§ **DATA EXTRACT**
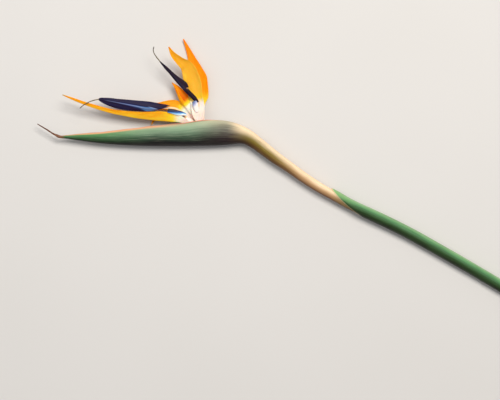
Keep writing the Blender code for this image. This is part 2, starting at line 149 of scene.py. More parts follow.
def grow(length, stations, columns, place):
    """A skin, wrapped round and closed at its ends.

    A station is a distance along the piece and a size. place(distance, size, turn from -1 to 1) gives
    a point and its grain: two numbers for how it lies round the piece, and the distance along it.
    """
    bm = bmesh.new()
    grain = bm.verts.layers.float_vector.new("grain")
    along = bm.verts.layers.float.new("along")
    last = len(stations) - 1
    grid = bmesh.ops.create_grid(bm, x_segments=last, y_segments=columns, size=1.0)
    for vert in grid["verts"]:
        distance, size = stations[round((vert.co.x + 1.0) / 2.0 * last)]
        vert.co, vert[grain] = place(distance, size, vert.co.y)
        vert.co.z = max(vert.co.z, 0.0)
        vert[along] = distance / length
    bmesh.ops.remove_doubles(bm, verts=bm.verts, dist=WELD)
    bmesh.ops.recalc_face_normals(bm, faces=bm.faces)
    return bm


def rounded(start, end, count, radius):
    """Stations whose size shrinks to nothing over a round edge at both ends."""
    turns = [radians(angle) for angle in even(0.0, 90.0, ROUND_STEPS)]
    first = [(start + radius * (1.0 - cos(turn)), sin(turn)) for turn in turns]
    final = [(end - radius * (1.0 - sin(turn)), cos(turn)) for turn in turns[1:]]
    middle = [(distance, 1.0) for distance in even(start + radius, end - radius, count)[1:]]
    return first + middle + final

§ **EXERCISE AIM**
Extract the complete listing above, reproducing each line exactly.

§ **CORRECT OUTPUT**
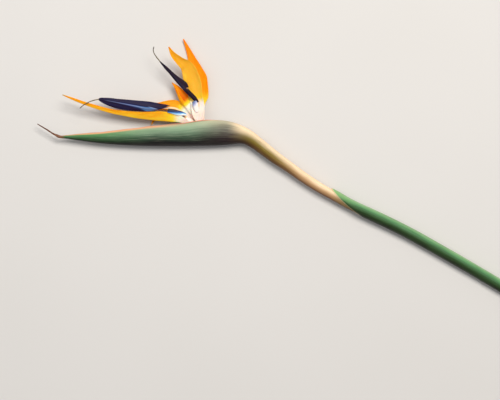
Keep writing the Blender code for this image. This is part 2, starting at line 149 of scene.py. More parts follow.
def grow(length, stations, columns, place):
    """A skin, wrapped round and closed at its ends.

    A station is a distance along the piece and a size. place(distance, size, turn from -1 to 1) gives
    a point and its grain: two numbers for how it lies round the piece, and the distance along it.
    """
    bm = bmesh.new()
    grain = bm.verts.layers.float_vector.new("grain")
    along = bm.verts.layers.float.new("along")
    last = len(stations) - 1
    grid = bmesh.ops.create_grid(bm, x_segments=last, y_segments=columns, size=1.0)
    for vert in grid["verts"]:
        distance, size = stations[round((vert.co.x + 1.0) / 2.0 * last)]
        vert.co, vert[grain] = place(distance, size, vert.co.y)
        vert.co.z = max(vert.co.z, 0.0)
        vert[along] = distance / length
    bmesh.ops.remove_doubles(bm, verts=bm.verts, dist=WELD)
    bmesh.ops.recalc_face_normals(bm, faces=bm.faces)
    return bm


def rounded(start, end, count, radius):
    """Stations whose size shrinks to nothing over a round edge at both ends."""
    turns = [radians(angle) for angle in even(0.0, 90.0, ROUND_STEPS)]
    first = [(start + radius * (1.0 - cos(turn)), sin(turn)) for turn in turns]
    final = [(end - radius * (1.0 - sin(turn)), cos(turn)) for turn in turns[1:]]
    middle = [(distance, 1.0) for distance in even(start + radius, end - radius, count)[1:]]
    return first + middle + final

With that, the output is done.